Reproduce all of the data exactly.
* START AVAILABLE DATA *
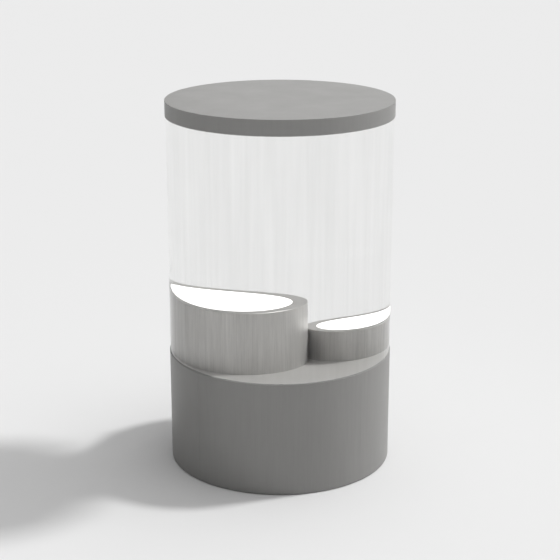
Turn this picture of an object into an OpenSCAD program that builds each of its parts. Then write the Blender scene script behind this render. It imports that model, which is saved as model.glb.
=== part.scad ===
// Free-standing round display case: a drum plinth, a glass cylinder with a rear door, a flat cap,
// and two lit pedestals on the deck. The origin is the centre of the footprint on the floor.
// +Z is up, -Y is the viewing side, and the door and the service hatch face +Y.
// Polar places are given as a radius and an angle from +X, so the rear is 90 degrees.

/* [Case] */
// Outer diameter of the plinth and the cap
case_d = 1100; // [1090:1:1110]
// Height of the deck above the floor
plinth_h = 560; // [520:5:700]
// Height of clear glass between deck and cap
glass_h = 1175; // [900:5:1300]
// Height of the cap
cap_h = 75; // [70:1:110]
// Sheet thickness of the plinth skin and the cap
skin_t = 2; // [1.5:0.1:2]
// Thickness of the deck and soffit boards
board_t = 18; // [16:1:18]

/* [Glass] */
// Thickness of the curved glass
glass_t = 10; // [8:1:10]
// How far the glass stands inside the outer diameter
glass_inset = 3; // [3:0.1:3.4]
// Depth of glass held below the deck and above the soffit
glass_bite = 14; // [10:1:14]
// Half of the door's arc
door_half = 58; // [54:1:60]
// Gap between the door and the fixed pane, along the arc
door_gap = 6; // [6:0.5:8]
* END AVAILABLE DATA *
COMPLETED EXERCISE
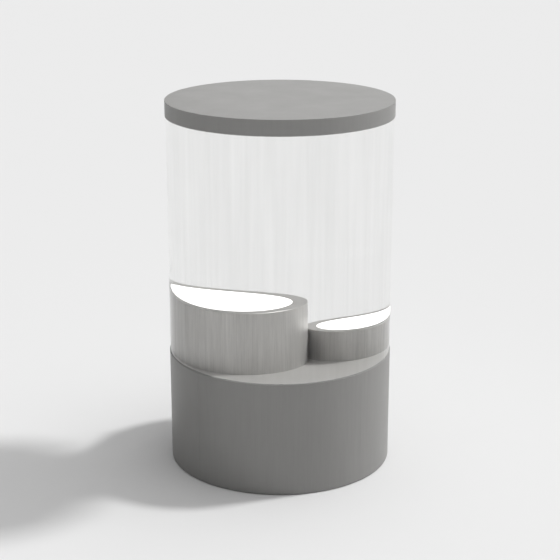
Turn this picture of an object into an OpenSCAD program that builds each of its parts. Then write the Blender scene script behind this render. It imports that model, which is saved as model.glb.
=== part.scad ===
// Free-standing round display case: a drum plinth, a glass cylinder with a rear door, a flat cap,
// and two lit pedestals on the deck. The origin is the centre of the footprint on the floor.
// +Z is up, -Y is the viewing side, and the door and the service hatch face +Y.
// Polar places are given as a radius and an angle from +X, so the rear is 90 degrees.

/* [Case] */
// Outer diameter of the plinth and the cap
case_d = 1100; // [1090:1:1110]
// Height of the deck above the floor
plinth_h = 560; // [520:5:700]
// Height of clear glass between deck and cap
glass_h = 1175; // [900:5:1300]
// Height of the cap
cap_h = 75; // [70:1:110]
// Sheet thickness of the plinth skin and the cap
skin_t = 2; // [1.5:0.1:2]
// Thickness of the deck and soffit boards
board_t = 18; // [16:1:18]

/* [Glass] */
// Thickness of the curved glass
glass_t = 10; // [8:1:10]
// How far the glass stands inside the outer diameter
glass_inset = 3; // [3:0.1:3.4]
// Depth of glass held below the deck and above the soffit
glass_bite = 14; // [10:1:14]
// Half of the door's arc
door_half = 58; // [54:1:60]
// Gap between the door and the fixed pane, along the arc
door_gap = 6; // [6:0.5:8]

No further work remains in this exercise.